(CAD and scene scripts)
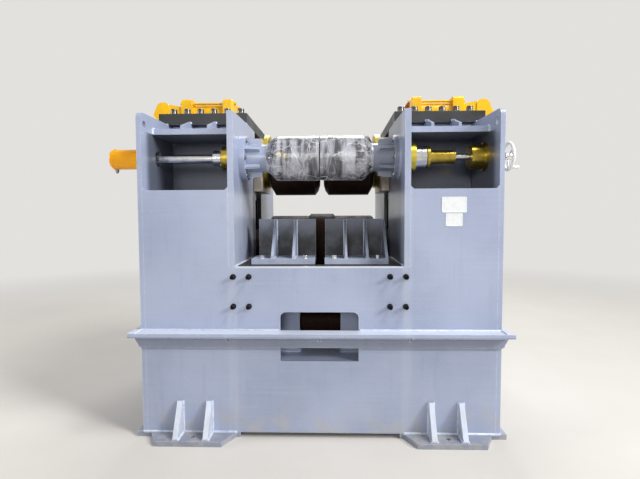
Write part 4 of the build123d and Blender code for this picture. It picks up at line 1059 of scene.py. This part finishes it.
def wrap_guide(name, side, seed):
    """Clear film wound round a guide head, gathered on the sleeve and tucked in between the heads."""
    rng = np.random.default_rng(seed)
    around, along = 300, 130
    broad_waves, creases, deepest = 9, 22, 4.2
    gather_starts, gather_length, pleats = 300, 60, 11
    path = [(4.6, 98), (3.6, 126), (2.8, 144), (3, 149), (6, 150.8), (20, 151.2), (60, 151.6)]
    path += [(160, 151), (292, 151.4), (312, 148), (332, 133), (350, 115), (362, 104.5), (374, 101.5)]
    knots = np.array(path, float)
    run = np.concatenate([[0], np.cumsum(np.hypot(*np.diff(knots, axis=0).T))])
    at = np.linspace(0, run[-1], along)
    x = np.interp(at, run, knots[:, 0])[:, None]
    r = np.interp(at, run, knots[:, 1])[:, None]
    theta = np.linspace(0, 2 * np.pi, around, endpoint=False)[None, :]
    fold = np.zeros((along, around))
    for _ in range(broad_waves):
        turns = rng.integers(1, 4)
        slope = rng.uniform(-5, 5)
        fold += rng.uniform(0.2, 0.7) * np.sin(turns * theta + slope * x / 100 + rng.uniform(0, 6.3))
    for _ in range(creases):
        centre, bearing = rng.uniform(0, 320), rng.uniform(0, 6.3)
        lean = rng.uniform(-1, 1) * 60 * np.exp(-centre / 120) + rng.uniform(-14, 14)
        turn = np.angle(np.exp(1j * (theta - bearing)))
        line = x - centre - lean * turn - 4 * np.sin(3 * theta + rng.uniform(0, 6.3))
        reach = np.exp(-((turn / rng.uniform(0.5, 1.3)) ** 2))
        fold += rng.uniform(0.5, 1.5) * reach * np.exp(-((line / rng.uniform(1.8, 4.5)) ** 2))
    fold = fold - fold.min()
    fold *= deepest / fold.max()
    gather = np.clip((x - gather_starts) / gather_length, 0, 1)
    pleat = 1.8 * np.abs(np.sin(pleats * theta + 2 * np.sin(2 * theta))) * np.sin(np.pi * gather)
    ease = np.clip((r - 120) / 28, 0.12, 1)
    radius = r + 0.6 + ease * fold + pleat
    radius = radius + 3 * ease * (1 - np.sin(theta))
    y = GUIDE_Y + radius * np.cos(theta)
    z = GUIDE_Z + radius * np.sin(theta)
    points = np.stack([np.broadcast_to(side * x, y.shape), y, z], axis=-1).reshape(-1, 3) * MM
    faces = []
    for i in range(along - 1):
        for j in range(around):
            k = (j + 1) % around
            quad = (i * around + j, i * around + k, (i + 1) * around + k, (i + 1) * around + j)
            faces.append(quad if side > 0 else quad[::-1])
    mesh = bpy.data.meshes.new(name)
    mesh.from_pydata(points.tolist(), [], faces)
    film = bpy.data.objects.new(name, mesh)
    bpy.context.scene.collection.objects.link(film)
    open_piece(film)
    bpy.ops.mesh.select_all(action="SELECT")
    bpy.ops.mesh.normals_make_consistent(inside=False)
    bpy.ops.object.mode_set(mode="OBJECT")
    bpy.ops.object.shade_smooth()
    body = "left_guide" if side < 0 else "right_guide"
    fitted(film, body, "film")


stand_camera((86.4, -3726.2, 1487.2), turn_left=1.63, tip_down=3.037, tilt=0.252, lens=23.845)
light_studio()
lay_floor()
paint_nodes()
weld_frame()
screw_top_plates()
stud_plates()
bolt_brackets()
screw_guides()
label_plates()
dress_handwheel()
fit_guide_cylinder()
fit_units()
wrap_guide("left_film", side=-1, seed=11)
wrap_guide("right_film", side=1, seed=23)

view_settings = bpy.context.scene.view_settings
view_settings.view_transform = "Standard"
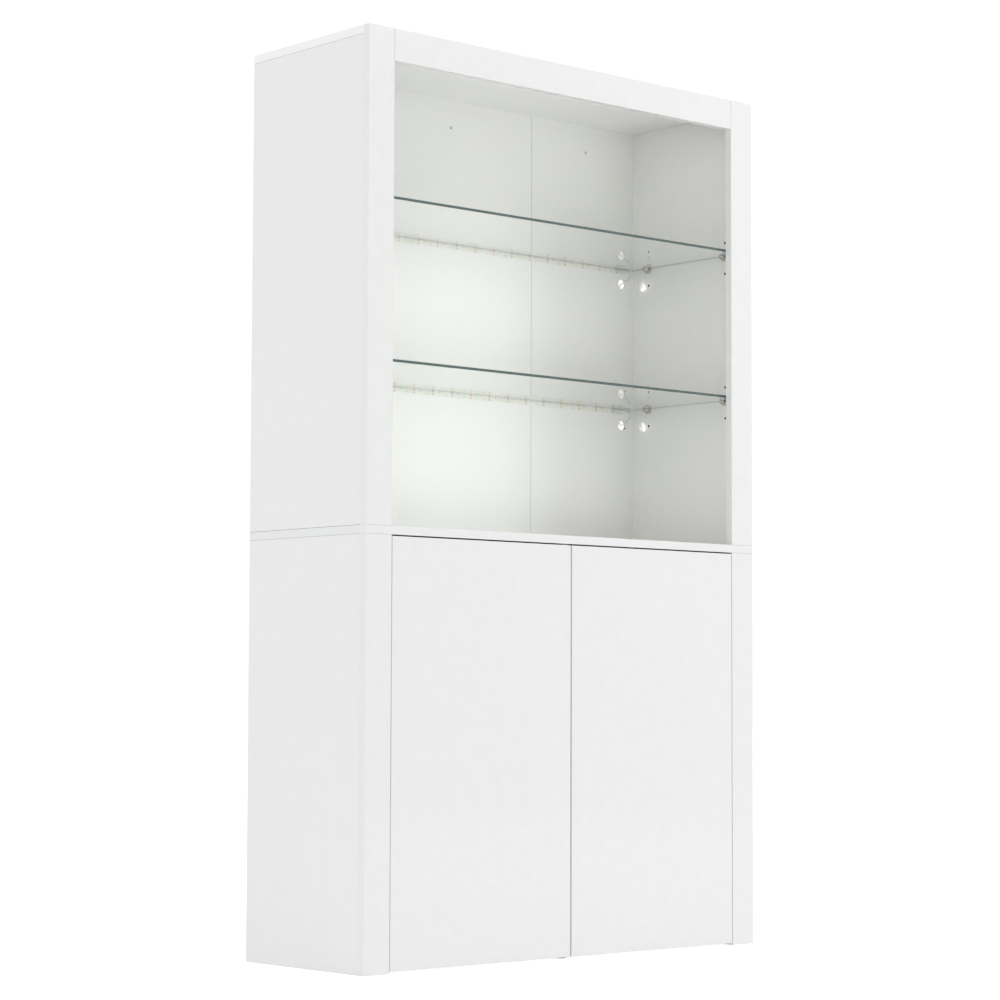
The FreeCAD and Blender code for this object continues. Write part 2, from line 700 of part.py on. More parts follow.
def cupboard_peg(face_x, outwards, row_y):
    """A shelf peg: a pin in the panel and a thicker pin under the shelf."""
    inside = cylinder(PEG_RADIUS, (face_x, row_y, CUPBOARD_PEG_Z), X_AXIS * -outwards, PARTITION_PEG_DEPTH)
    outside = cylinder(PEG_RADIUS + 0.5, (face_x, row_y, CUPBOARD_PEG_Z), X_AXIS * outwards,
                       CUPBOARD_PEG_LENGTH)
    return inside.fuse(outside)


def make_cupboard_shelves():
    pegs = []
    for name, side in SIDES:
        x = (side * (BOARD / 2 + 1), side * (INNER_X - 1))
        nodes["cupboard_shelf_" + name] = board(x, (CUPBOARD_SHELF_FRONT_Y, BACK_FACE_Y - 2),
                                               (CUPBOARD_SHELF_Z, CUPBOARD_SHELF_Z + BOARD))
        for row_y in CUPBOARD_PEG_ROWS_Y:
            pegs.append(cupboard_peg(side * BOARD / 2, side, row_y))
            pegs.append(cupboard_peg(side * INNER_X, -side, row_y))
    nodes["cupboard_shelf_pegs"] = group(pegs)


def make_glides():
    glides = []
    for x in GLIDE_X:
        for y in GLIDE_Y:
            glide = cylinder(GLIDE_RADIUS, (x, y, 0), Z_AXIS, BOTTOM_Z)
            glides.append(glide.makeFillet(1.5, [edge for edge in glide.Edges if edge.BoundBox.ZMax < 0.1]))
    nodes["floor_glides"] = group(glides)


def make_fixings():
    """Cam locks, bolts, dowels and screws, each in its own bore."""
    nodes["cam_locks"] = group(cut(cam, cam_slots() + cam_bolts()) for cam in cams())
    nodes["cam_bolts"] = group(cam_bolts())
    nodes["dowels"] = group(joinery_bores())
    nodes["top_panel_screws"] = group(top_screws(HEIGHT, True) + top_screws(MODULE_JOINT_Z, True))
    nodes["back_rail_screws"] = group(rail_screws(True))
    nodes["small_screws"] = group(driver_screws(True) + plate_screws(True) + latch_screws(True))


# Doors ------------------------------------------------------------------------------------

def cup_centre_x():
    return DOOR_OUTER_X - CUP_SETBACK


def cup_screws(slotted=False):
    """The screws of the right door's two hinge cups."""
    x = cup_centre_x() - CUP_SCREW_SETBACK
    y = DOOR_REAR_Y + CUP_FLANGE
    return [
        screw((x, y, z + step * CUP_SCREW_PITCH / 2), (0, -1, 0), slotted, head_radius=3.4, length=11.0)
        for z in HINGE_Z
        for step in (-1, 1)
    ]


def hinge_cup(z):
    """A pressed cup with its screw flange, let into the rear of the right door."""
    x = cup_centre_x()
    start = (x, DOOR_REAR_Y, z)
    wing = box((x - 11, x + 5), (DOOR_REAR_Y, DOOR_REAR_Y + CUP_FLANGE),
               (z - CUP_WING_HALF_HEIGHT, z + CUP_WING_HALF_HEIGHT))
    corners = [edge for edge in wing.Edges if abs(edge.BoundBox.YLength - CUP_FLANGE) < 0.01]
    wing = wing.makeFillet(5.0, corners)
    ring = cylinder(CUP_RADIUS + 1.0, start, Y_AXIS, CUP_FLANGE)
    bowl = cylinder(CUP_RADIUS, start, -Y_AXIS, CUP_DEPTH)
    hollow = cylinder(CUP_RADIUS - CUP_WALL, (x, DOOR_REAR_Y + CUP_FLANGE, z), -Y_AXIS,
                      CUP_DEPTH - CUP_WALL + CUP_FLANGE)
    return bowl.fuse([wing, ring]).cut(hollow).removeSplitter()


def strike_screw(slotted=False):
    return screw((LATCH_X, DOOR_REAR_Y + STRIKE_THICKNESS, LATCH_Z), (0, -1, 0), slotted,
                 head_radius=3.0, length=10.0)


def make_doors():
    panel = box((DOOR_INNER_X, DOOR_OUTER_X), (FRONT_Y, DOOR_REAR_Y), (DOOR_BOTTOM_Z, DOOR_TOP_Z), DOOR_EDGE)
    bores = [cylinder(CUP_RADIUS, (cup_centre_x(), DOOR_REAR_Y, z), -Y_AXIS, CUP_DEPTH) for z in HINGE_Z]
    panel = cut(panel, bores + cup_screws() + [strike_screw()])
    cups = [cut(hinge_cup(z), cup_screws()) for z in HINGE_Z]
    strike = cylinder(STRIKE_RADIUS, (LATCH_X, DOOR_REAR_Y, LATCH_Z), Y_AXIS, STRIKE_THICKNESS)
    strike = strike.cut(strike_screw())
    for name, side in SIDES:
        nodes[name + "_door_panel"] = mirrored(panel, side)
        nodes[name + "_hinge_cups"] = mirrored(group(cups + cup_screws(True)), side)
        nodes[name + "_strike_plate"] = mirrored(group([strike, strike_screw(True)]), side)


# Hinges -----------------------------------------------------------------------------------

def hinge_point(inwards, backwards):
    """A point near the right door's axis, from its distances towards the door and backwards."""
    return (DOOR_AXIS_X - inwards, FRONT_Y + backwards)


def bar(start, end, half_thickness, z, height):
    """A flat bar with round ends between two (x, y) points."""
    run = Vector(end[0] - start[0], end[1] - start[1], 0)
    across = Z_AXIS.cross(run).normalize() * half_thickness
    outline = [
        (start[0] + across.x, start[1] + across.y),
        (end[0] + across.x, end[1] + across.y),
        (end[0] - across.x, end[1] - across.y),
        (start[0] - across.x, start[1] - across.y),
    ]
    ends = [cylinder(half_thickness, (point[0], point[1], z), Z_AXIS, height) for point in (start, end)]
    return extruded(outline, z, height).fuse(ends)


def hinge_link(z):
    """The bent link between the arm and the cup. Its tip is free inside the cup."""
    bends = [hinge_point(*bend) for bend in LINK_BENDS]
    low_z = z - LINK_WIDTH / 2
    bars = [bar(a, b, LINK_HALF_THICKNESS, low_z, LINK_WIDTH) for a, b in zip(bends, bends[1:])]
    eye = cylinder(LINK_EYE_RADIUS, (*bends[0], low_z), Z_AXIS, LINK_WIDTH)
    hole = cylinder(LINK_PIN_RADIUS + LINK_PIN_PLAY, (*bends[0], low_z), Z_AXIS, LINK_WIDTH)
    return bars[0].fuse(bars[1:] + [eye]).cut(hole).removeSplitter()


def hinge_arm(z):
    """The fixed arm: a block on the mounting plate, two cheeks and the pin that carries the link."""
    pin_x, pin_y = hinge_point(*LINK_BENDS[0])
    inner_z = LINK_WIDTH / 2 + CHEEK_PLAY
    face_x = POST_X - PLATE_THICKNESS
    outer_x = face_x - ARM_THICKNESS
    block = box((outer_x, face_x), (pin_y + 4.5, pin_y + ARM_LENGTH), (z - inner_z, z + inner_z), 1.0)
    parts = []
    for low_z in (z - inner_z - CHEEK_THICKNESS, z + inner_z):
        outline = [
            (pin_x + LINK_EYE_RADIUS, pin_y),
            (pin_x + LINK_EYE_RADIUS, pin_y + 7.0),
            (face_x, pin_y + 7.0),
            (face_x, pin_y + 30.0),
            (outer_x, pin_y + 24.0),
            (outer_x, pin_y + 6.0),
            (pin_x - LINK_EYE_RADIUS, pin_y),
        ]
        parts.append(extruded(outline, low_z, CHEEK_THICKNESS))
        parts.append(cylinder(LINK_EYE_RADIUS, (pin_x, pin_y, low_z), Z_AXIS, CHEEK_THICKNESS))
    reach = inner_z + CHEEK_THICKNESS
    parts.append(cylinder(LINK_PIN_RADIUS, (pin_x, pin_y, z - reach), Z_AXIS, 2 * reach))
    arm = block.fuse(parts).removeSplitter()
    return cut(arm, arm_screws(z))


def arm_screws(z, slotted=False):
    """The two adjusting screws on the arm."""
    pin_y = FRONT_Y + LINK_BENDS[0][1]
    top_x = POST_X - PLATE_THICKNESS - ARM_THICKNESS
    return [screw((top_x, pin_y + step, z), (1, 0, 0), slotted, head_radius=2.8, length=6.0)
            for step in ARM_SCREW_STEPS]


def plate_screws(slotted=False):
    """Screws through the mounting plates into the battens, on both sides."""
    x = POST_X - PLATE_THICKNESS
    screws = [
        screw((x, PLATE_SCREW_Y, z + step * PLATE_SCREW_PITCH / 2), (1, 0, 0), slotted,
              head_radius=3.4, length=15.0)
        for z in HINGE_Z
        for step in (-1, 1)
    ]
    return screws + [mirrored(item, -1) for item in screws]


def hinge_plate(z):
    """The mounting plate on the batten's inner face."""
    x = (POST_X - PLATE_THICKNESS, POST_X)
    plate = box(x, (PLATE_SCREW_Y - 26.0, PLATE_SCREW_Y + 14.0), (z - 8, z + 8))
    wing = box(x, (PLATE_SCREW_Y - 8.0, PLATE_SCREW_Y + 8.0), (z - 24, z + 24))
    corners = [edge for edge in wing.Edges if abs(edge.BoundBox.XLength - PLATE_THICKNESS) < 0.01]
    return cut(plate.fuse(wing.makeFillet(5.0, corners)).removeSplitter(), plate_screws())


def make_hinges():
    arms = []
    for z in HINGE_Z:
        arms.append(hinge_arm(z))
        arms.extend(arm_screws(z, True))
    plates = [hinge_plate(z) for z in HINGE_Z]
    links = [hinge_link(z) for z in HINGE_Z]
    nodes["hinge_arms"] = group(mirrored(item, side) for _, side in SIDES for item in arms)
    nodes["hinge_plates"] = group(mirrored(item, side) for _, side in SIDES for item in plates)
    for name, side in SIDES:
        nodes[name + "_hinge_links"] = mirrored(group(links), side)


# Push latches -----------------------------------------------------------------------------

def latch_screws(slotted=False):
    """Screws through the latch wings into the partition, on both sides."""
    x = BOARD / 2 + LATCH_WING
    z = LATCH_Z - LATCH_HALF_HEIGHT - LATCH_WING_DROP / 2
    screws = [screw((x, y, z), (-1, 0, 0), slotted, head_radius=3.0, length=8.0) for y in LATCH_SCREW_Y]
    return screws + [mirrored(item, -1) for item in screws]


def latch_housing():
    """The right compartment's latch body, bored for its plunger, with a screw wing below."""
    x = (BOARD / 2, 2 * LATCH_X - BOARD / 2)
    body = box(x, LATCH_Y, (LATCH_Z - LATCH_HALF_HEIGHT, LATCH_Z + LATCH_HALF_HEIGHT), 1.5)
    wing = board((BOARD / 2, BOARD / 2 + LATCH_WING),
                 (LATCH_Y[0] + LATCH_WING_INSET, LATCH_Y[1] - LATCH_WING_INSET),
                 (LATCH_Z - LATCH_HALF_HEIGHT - LATCH_WING_DROP, LATCH_Z))
    bore = cylinder(PLUNGER_RADIUS + PLUNGER_PLAY, (LATCH_X, LATCH_Y[0], LATCH_Z), Y_AXIS, LATCH_BORE_DEPTH)
    return cut(body.fuse(wing), [bore] + latch_screws())


def latch_plunger():
    """The sprung plunger behind the right door, with a domed magnet tip."""
    tip_y = DOOR_REAR_Y + STRIKE_THICKNESS + LATCH_TIP_GAP
    rod = cylinder(PLUNGER_RADIUS, (LATCH_X, tip_y, LATCH_Z), Y_AXIS, PLUNGER_LENGTH)
    return rod.makeFillet(1.0, [edge for edge in rod.Edges if edge.BoundBox.YMax < tip_y + 0.1])


def make_latches():
    nodes["latch_housings"] = group(mirrored(latch_housing(), side) for _, side in SIDES)
    for name, side in SIDES:
        nodes[name + "_latch_plunger"] = mirrored(latch_plunger(), side)


# Assemble ---------------------------------------------------------------------------------

def main():
    bores = joinery_bores()
    make_upper_sides(bores)
    make_upper_front(bores)
    make_upper_back()
    make_glass()
    make_glass_supports()
    make_led_strips()
    make_leads()
    make_driver()
    make_lower_frame(bores)
    make_lower_back()
    make_cupboard_shelves()
    make_glides()
    make_fixings()
    make_doors()
    make_hinges()
    make_latches()
    os.makedirs("parts", exist_ok=True)
    for name, shape in nodes.items():
        shape.exportStep("parts/" + name + ".step")


main()
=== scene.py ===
"""Looks of the curio cabinet: camera, studio, materials and the fine visible pieces, in metres."""

import math

import bmesh
import bpy
from mathutils import Matrix, Vector


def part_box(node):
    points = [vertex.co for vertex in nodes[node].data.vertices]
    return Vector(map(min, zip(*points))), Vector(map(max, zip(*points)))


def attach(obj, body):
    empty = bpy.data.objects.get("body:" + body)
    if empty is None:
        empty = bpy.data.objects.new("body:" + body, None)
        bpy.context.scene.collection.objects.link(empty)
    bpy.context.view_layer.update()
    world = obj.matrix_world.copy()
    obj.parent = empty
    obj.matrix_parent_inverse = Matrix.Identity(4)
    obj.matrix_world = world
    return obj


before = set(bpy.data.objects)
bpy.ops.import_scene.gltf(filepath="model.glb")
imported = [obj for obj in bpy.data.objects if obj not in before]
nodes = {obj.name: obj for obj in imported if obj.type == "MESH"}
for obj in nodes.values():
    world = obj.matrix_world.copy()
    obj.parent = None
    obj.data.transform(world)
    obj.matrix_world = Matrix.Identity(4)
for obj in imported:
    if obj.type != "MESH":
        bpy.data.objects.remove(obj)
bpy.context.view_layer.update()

# Camera --------------------------------------------------------------------------------------

CAMERA_PLACE = Vector((-3.5449, -3.9554, 0.4999))
CAMERA_YAW = math.radians(41.69)
CAMERA_PITCH = math.radians(3.85)
CAMERA_ROLL = math.radians(0.19)
CAMERA_LENS = 97.5
CAMERA_SENSOR = 36.0
CAMERA_SHIFT = (-0.0024, 0.0123)
CAMERA_REACH = 50.0


def make_camera():
    data = bpy.data.cameras.new("camera")
    data.sensor_width = CAMERA_SENSOR
    data.lens = CAMERA_LENS
    data.shift_x, data.shift_y = CAMERA_SHIFT
    data.clip_end = CAMERA_REACH
    camera = bpy.data.objects.new("camera", data)
    bpy.context.scene.collection.objects.link(camera)
    forward = Vector((
        math.sin(CAMERA_YAW) * math.cos(CAMERA_PITCH),
        math.cos(CAMERA_YAW) * math.cos(CAMERA_PITCH),
        math.sin(CAMERA_PITCH),
    ))
    upright = forward.to_track_quat("-Z", "Y").to_matrix().to_4x4()
    camera.matrix_world = Matrix.Translation(CAMERA_PLACE) @ upright @ Matrix.Rotation(CAMERA_ROLL, 4, "Z")
    bpy.context.scene.camera = camera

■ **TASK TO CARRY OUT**
Working from the data above, extract solely the lines from the one containing "make_glass_supports()" through the one containing "points = [vertex.co", exactly as they appear, both included.

■ **EXPECTED OUTPUT**
    make_glass_supports()
    make_led_strips()
    make_leads()
    make_driver()
    make_lower_frame(bores)
    make_lower_back()
    make_cupboard_shelves()
    make_glides()
    make_fixings()
    make_doors()
    make_hinges()
    make_latches()
    os.makedirs("parts", exist_ok=True)
    for name, shape in nodes.items():
        shape.exportStep("parts/" + name + ".step")


main()
=== scene.py ===
"""Looks of the curio cabinet: camera, studio, materials and the fine visible pieces, in metres."""

import math

import bmesh
import bpy
from mathutils import Matrix, Vector


def part_box(node):
    points = [vertex.co for vertex in nodes[node].data.vertices]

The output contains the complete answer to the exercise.